(3D code data)
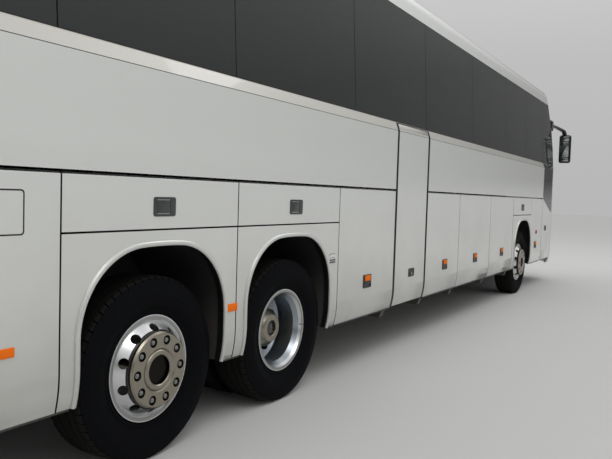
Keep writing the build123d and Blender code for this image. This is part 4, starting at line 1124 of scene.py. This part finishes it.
class COACH_OT_lamps(Step, bpy.types.Operator):
    """Add side reflectors, round side lamps and the tail's marker lamps"""

    bl_idname = "coach.lamps"
    bl_label = "Side and marker lamps"

    def build(self):
        for word, side in SIDES.items():
            strips = []
            for station, z, length, height in REFLECTORS:
                x0, x1, z0 = at(station) - length / 2, at(station) + length / 2, z - height / 2
                strip = side_strip("lens", side, x0, x1, z0, z0 + height, 0.007, -0.01)
                strips.append(soften(strip, 0.004, 3, 60))
            fitted(joined(f"reflectors_{word}", strips), "coach_body", "Amber lens")
            place = (at(TURN_LAMP_AT[0]), side * HALF_WIDTH, TURN_LAMP_AT[1])
            outline = [(radius, side * out) for radius, out in TURN_LAMP]
            lamp = shade(lathe(f"turn_lamp_{word}", outline, place, 40), 40)
            fitted(lamp, "coach_body", "Red lens")
        self.tail_markers()

    def tail_markers(self):
        """Four small lamps along the top of the tail."""
        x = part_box("rear_panel")[0].x + 0.1
        (low, high), markers = TAIL_MARKER_Z, []
        for y in TAIL_MARKER_Y:
            marker = block("marker", (x, y - 0.04, low), (x + 0.074, y + 0.04, high))
            markers.append(soften(marker, 0.006, 3))
        fitted(joined("tail_markers", markers), "coach_body", "Red lens")


# Mirrors and nose. The panes are ranges of Z
MIRROR_HEAD = {"x": 6.96, "y": (1.245, 1.465), "panes": [(2.342, 2.412), (2.424, 2.732), (2.744, 2.838)]}


class COACH_OT_mirror_glass(Step, bpy.types.Operator):
    """Put the glass in the backs of both mirror heads"""

    bl_idname = "coach.mirror_glass"
    bl_label = "Mirror glass"

    def build(self):
        x, (y0, y1) = MIRROR_HEAD["x"], MIRROR_HEAD["y"]
        for word, side in SIDES.items():
            panes = []
            for low, high in MIRROR_HEAD["panes"]:
                pane = side_block("pane", side, x - 0.002, x + 0.01, y0 + 0.03, y1 - 0.03, low, high)
                panes.append(corners(pane, 0.022, "x"))
            fitted(joined(f"mirror_glass_{word}", panes), "coach_body", "Mirror glass")


# Columns: distance out from the middle, level, radius
HEADLAMPS = [(0.845, 0.865, 0.062), (0.985, 0.865, 0.062), (1.105, 0.88, 0.044)]
# The meshes behind the air intakes: half width, bottom, top
INTAKES = [(0.555, 0.59, 0.70), (0.615, 0.415, 0.505)]
# Sections of a lamp's ring and lens: share of the radius and how far out
LAMP_RING = [(1, -0.004), (1, 0.003), (0.94, 0.005), (0.86, 0.001), (0.86, -0.004), (1, -0.004)]
LAMP_LENS = [(0.0, 0.004), (0.5, 0.0032), (0.87, 0.0005), (0.87, -0.004), (0.0, -0.004)]


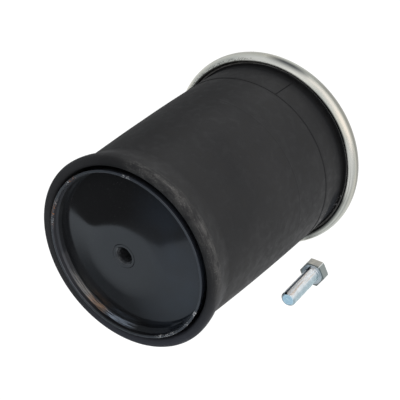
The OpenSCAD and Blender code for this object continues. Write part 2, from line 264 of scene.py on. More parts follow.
turning = bpy.data.node_groups.new("turning", "GeometryNodeTree")
use = new_inputs(turning, [
    ("Outline", "NodeSocketObject", None), ("Columns", "NodeSocketInt", 192),
    ("Ripple height", "NodeSocketFloat", 0.0), ("Ripples per metre", "NodeSocketFloat", 12.0),
    ("Seed", "NodeSocketFloat", 1.0), ("Finish", "NodeSocketMaterial", None)])
outline = wire(turning, "GeometryNodeObjectInfo", {"Object": use["Outline"]}).outputs["Geometry"]
counter = wire(turning, "GeometryNodeAttributeDomainSize", {"Geometry": outline}, component="CURVE")
count = counter.outputs["Point Count"]
grid = wire(turning, "GeometryNodeMeshGrid", {
    "Size X": 1.0, "Size Y": 1.0,
    "Vertices X": sums("ADD", use["Columns"], 1), "Vertices Y": sums("ADD", count, 1)})
place = wire(turning, "ShaderNodeSeparateXYZ", {0: turning.nodes.new("GeometryNodeInputPosition").outputs[0]})
row = sums("ROUND", sums("MULTIPLY", sums("ADD", place.outputs["Y"], 0.5), count))
picked = wire(turning, "GeometryNodeSampleIndex", {
    "Geometry": outline, "Value": turning.nodes.new("GeometryNodeInputPosition").outputs[0],
    "Index": sums("FLOORED_MODULO", row, count)}, data_type="FLOAT_VECTOR", domain="POINT")
point = wire(turning, "ShaderNodeSeparateXYZ", {0: picked.outputs[0]})
angle = sums("MULTIPLY", sums("ADD", place.outputs["X"], 0.5), math.tau)
turned_point = wire(turning, "ShaderNodeCombineXYZ", {
    "X": sums("MULTIPLY", point.outputs["X"], sums("COSINE", angle)),
    "Y": sums("MULTIPLY", point.outputs["X"], sums("SINE", angle)),
    "Z": point.outputs["Z"]})
turned_mesh = wire(turning, "GeometryNodeSetPosition", {
    "Geometry": grid.outputs["Mesh"], "Position": turned_point.outputs[0]})
welded = wire(turning, "GeometryNodeMergeByDistance", {
    "Geometry": turned_mesh.outputs[0], "Distance": 0.002 * MM})
noise = wire(turning, "ShaderNodeTexNoise", {
    "W": use["Seed"], "Scale": use["Ripples per metre"], "Detail": 1.0}, noise_dimensions="4D")
push = sums("MULTIPLY", sums("SUBTRACT", noise.outputs[0], 0.5), use["Ripple height"])
outward = wire(turning, "ShaderNodeVectorMath", {
    0: turning.nodes.new("GeometryNodeInputNormal").outputs[0], "Scale": push}, operation="SCALE")
rippled = wire(turning, "GeometryNodeSetPosition", {
    "Geometry": welded.outputs[0], "Offset": outward.outputs[0]})
dressed = wire(turning, "GeometryNodeSetMaterial", {
    "Geometry": wire(turning, "GeometryNodeRealizeInstances", {"Geometry": rippled.outputs[0]}).outputs[0],
    "Material": use["Finish"]})
turning.links.new(dressed.outputs[0], turning.nodes.new("NodeGroupOutput").inputs[0])
print("turning tree has", len(turning.nodes), "nodes")


# %% Running a tree
def grow(name, tree, values, crease=32):
    """Runs a tree with these inputs and returns the result as a plain mesh object."""
    carrier = bpy.data.objects.new(name + "_carrier", bpy.data.meshes.new(name + "_carrier"))
    bpy.context.scene.collection.objects.link(carrier)
    modifier = carrier.modifiers.new("tree", "NODES")
    modifier.node_group = tree
    for item in tree.interface.items_tree:
        if item.in_out == "INPUT" and item.name in values:
            modifier[item.identifier] = values[item.name]
    view = bpy.context.evaluated_depsgraph_get()
    mesh = bpy.data.meshes.new_from_object(carrier.evaluated_get(view))
    mesh.name = name
    bpy.data.objects.remove(carrier)
    return settle(name, mesh, values["Finish"], crease)


def smoothed(mesh, crease=32):
    """Turns all faces outward, smooths them, and keeps edges sharper than crease degrees."""
    work = bmesh.new()
    work.from_mesh(mesh)
    bmesh.ops.dissolve_degenerate(work, edges=work.edges, dist=0.001 * MM)
    bmesh.ops.recalc_face_normals(work, faces=work.faces)
    for face in work.faces:
        face.smooth = True
    for edge in work.edges:
        edge.smooth = edge.calc_face_angle(math.pi) < math.radians(crease)
    work.to_mesh(mesh)
    work.free()


def covered(mesh, finish):
    """Gives every face of a mesh this one finish."""
    mesh.materials.clear()
    mesh.materials.append(finish)
    for face in mesh.polygons:
        face.material_index = 0


def settle(name, mesh, finish, crease=32):
    """Smooths a mesh and puts it in the scene as a piece with this finish."""
    smoothed(mesh, crease)
    covered(mesh, finish)
    piece = bpy.data.objects.new(name, mesh)
    bpy.context.scene.collection.objects.link(piece)
    return piece


def turned(name, path, finish, columns=192, ripple=0.0, ripples=12.0, seed=1.0, crease=32):
    """A closed piece that is turned from a closed outline of (radius, height) points."""
    line = bpy.data.curves.new(name + "_outline", "CURVE")
    line.dimensions = "3D"
    spline = line.splines.new("POLY")
    spline.points.add(len(path) - 1)
    for at, (r, z) in zip(spline.points, path):
        at.co = (r, 0, z, 1)
    spline.use_cyclic_u = True
    drawn = bpy.data.objects.new(name + "_outline", line)
    bpy.context.scene.collection.objects.link(drawn)
    piece = grow(name, turning, {
        "Outline": drawn, "Columns": columns, "Ripple height": ripple,
        "Ripples per metre": ripples, "Seed": seed, "Finish": finish}, crease)
    bpy.data.objects.remove(drawn)
    print(name, len(piece.data.polygons), "faces")
    return piece


# %% [markdown]
# Finishes come next. All of them read Object coordinates, which are metres in the frame,
# so a scuff stays where the piece has it from every side. Dust and wear are laid over a
# colour in layers. A layer is a colour and a share from nothing to one, which nodes work
# out from noise, the height, the distance from the axis and the angle round it. Angles
# are in degrees: 0 is +X, and -90 is the side that faces the photograph's camera. A
# node or socket knows its tree, its id_data, so the helpers aren't told which tree it is.

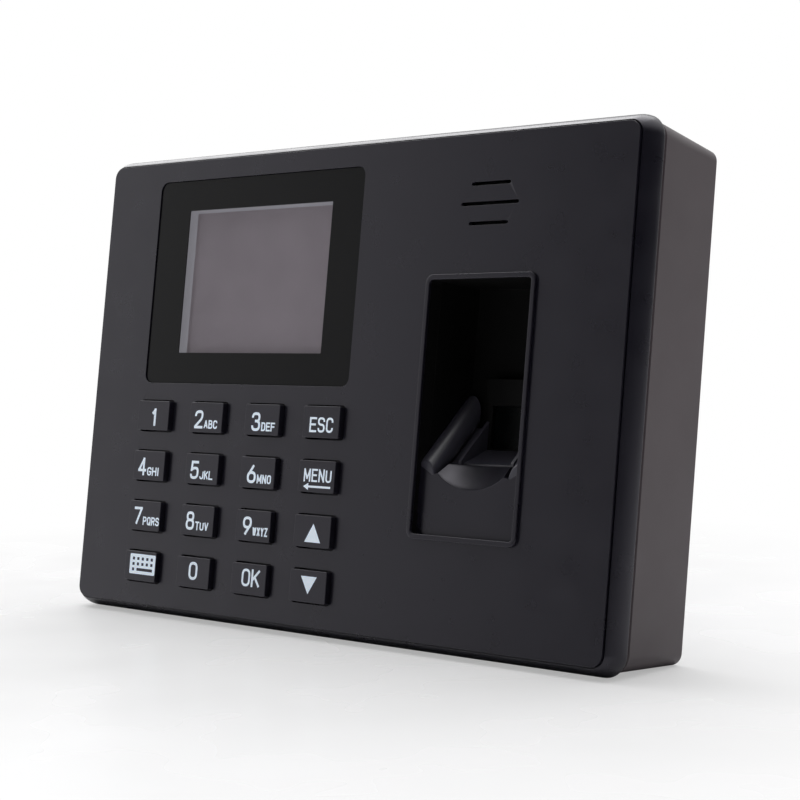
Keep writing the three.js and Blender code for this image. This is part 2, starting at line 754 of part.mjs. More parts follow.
function lockScrew() {
  const head = alongLock(LOCK.head, LOCK.end, LOCK.seat - 0.1);
  const drive = alongLock(1.2, LOCK.end - 1, LOCK.end + 1, 6);
  const thread = alongLock(1, LOCK.seat - 0.2, -49, 12);
  return head.subtract(drive).add(thread);
}

part("lock_screw", "steel", lockScrew());

export default terminal;
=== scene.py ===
import math
from collections import namedtuple

import bmesh
import bpy
from mathutils import Matrix, Vector

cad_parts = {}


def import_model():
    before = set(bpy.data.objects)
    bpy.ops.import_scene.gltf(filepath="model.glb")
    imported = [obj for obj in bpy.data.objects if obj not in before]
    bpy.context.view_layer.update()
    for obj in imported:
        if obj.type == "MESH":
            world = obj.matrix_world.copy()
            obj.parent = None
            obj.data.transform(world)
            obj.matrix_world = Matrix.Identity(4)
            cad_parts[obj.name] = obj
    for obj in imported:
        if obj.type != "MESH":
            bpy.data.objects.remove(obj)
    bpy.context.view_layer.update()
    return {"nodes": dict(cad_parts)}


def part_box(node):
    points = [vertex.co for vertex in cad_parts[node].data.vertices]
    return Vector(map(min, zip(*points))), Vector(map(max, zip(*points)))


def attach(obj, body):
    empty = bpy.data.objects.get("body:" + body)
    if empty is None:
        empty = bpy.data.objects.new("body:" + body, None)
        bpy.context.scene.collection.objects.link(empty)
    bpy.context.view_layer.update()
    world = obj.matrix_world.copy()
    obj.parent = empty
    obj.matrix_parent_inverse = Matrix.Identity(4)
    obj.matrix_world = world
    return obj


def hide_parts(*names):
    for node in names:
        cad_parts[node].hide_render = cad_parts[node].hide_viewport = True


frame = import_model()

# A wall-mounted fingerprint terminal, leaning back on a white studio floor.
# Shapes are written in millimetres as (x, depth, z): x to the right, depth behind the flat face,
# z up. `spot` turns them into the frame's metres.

MM = 0.001

# ---------------------------------------------------------------- places, from the frame

Rect = namedtuple("Rect", "x z width height radius")


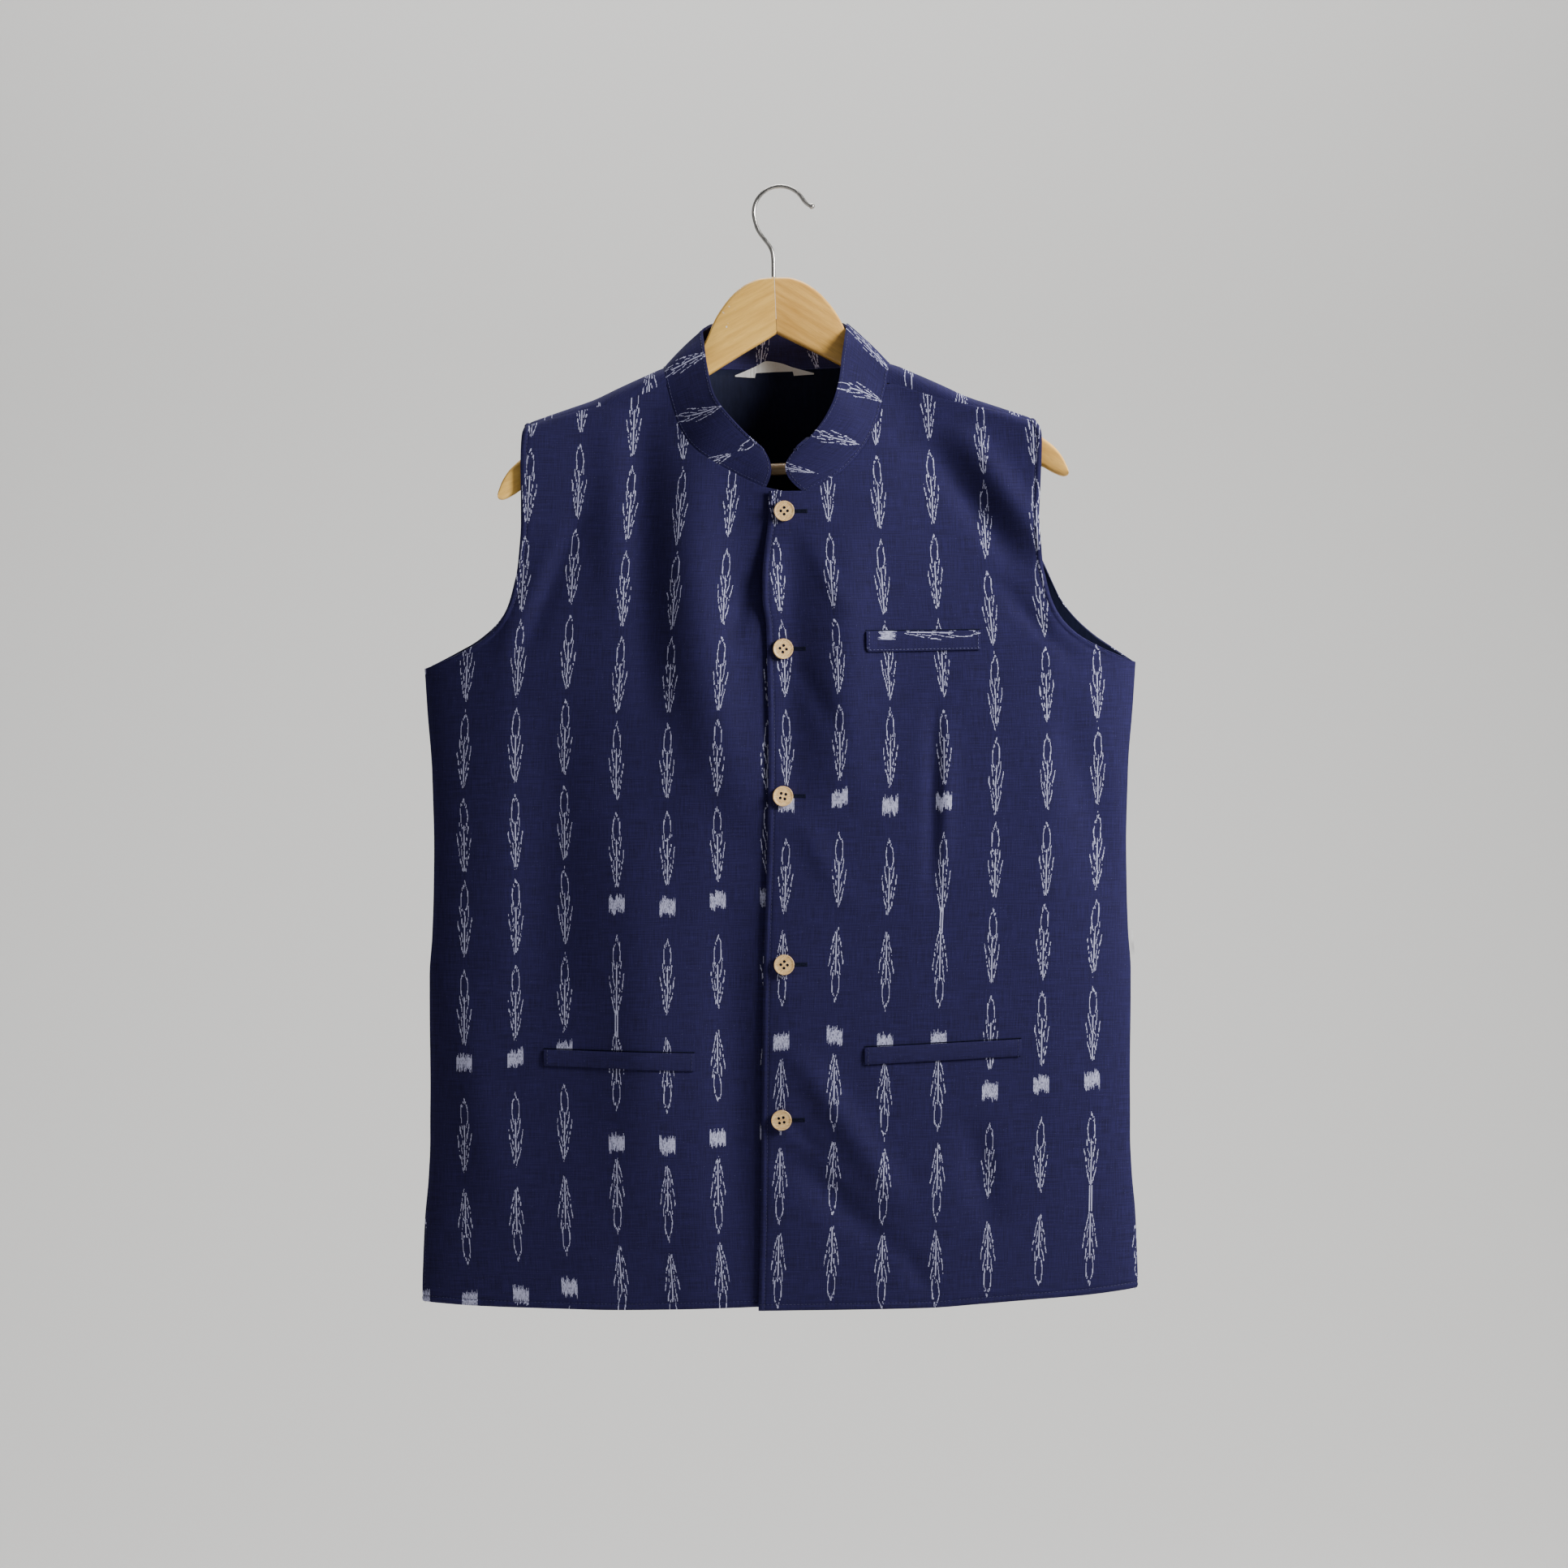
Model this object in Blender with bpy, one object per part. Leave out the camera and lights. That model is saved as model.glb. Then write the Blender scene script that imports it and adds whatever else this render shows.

§ **The problem**
Using the entries above, repeat only the lines from the one containing "return head.subtract(drive).add(thread);" through the one containing "# A wall-mounted", end lines included.

§ **Final result**
  return head.subtract(drive).add(thread);
}

part("lock_screw", "steel", lockScrew());

export default terminal;
=== scene.py ===
import math
from collections import namedtuple

import bmesh
import bpy
from mathutils import Matrix, Vector

cad_parts = {}


def import_model():
    before = set(bpy.data.objects)
    bpy.ops.import_scene.gltf(filepath="model.glb")
    imported = [obj for obj in bpy.data.objects if obj not in before]
    bpy.context.view_layer.update()
    for obj in imported:
        if obj.type == "MESH":
            world = obj.matrix_world.copy()
            obj.parent = None
            obj.data.transform(world)
            obj.matrix_world = Matrix.Identity(4)
            cad_parts[obj.name] = obj
    for obj in imported:
        if obj.type != "MESH":
            bpy.data.objects.remove(obj)
    bpy.context.view_layer.update()
    return {"nodes": dict(cad_parts)}


def part_box(node):
    points = [vertex.co for vertex in cad_parts[node].data.vertices]
    return Vector(map(min, zip(*points))), Vector(map(max, zip(*points)))


def attach(obj, body):
    empty = bpy.data.objects.get("body:" + body)
    if empty is None:
        empty = bpy.data.objects.new("body:" + body, None)
        bpy.context.scene.collection.objects.link(empty)
    bpy.context.view_layer.update()
    world = obj.matrix_world.copy()
    obj.parent = empty
    obj.matrix_parent_inverse = Matrix.Identity(4)
    obj.matrix_world = world
    return obj


def hide_parts(*names):
    for node in names:
        cad_parts[node].hide_render = cad_parts[node].hide_viewport = True


frame = import_model()

# A wall-mounted fingerprint terminal, leaning back on a white studio floor.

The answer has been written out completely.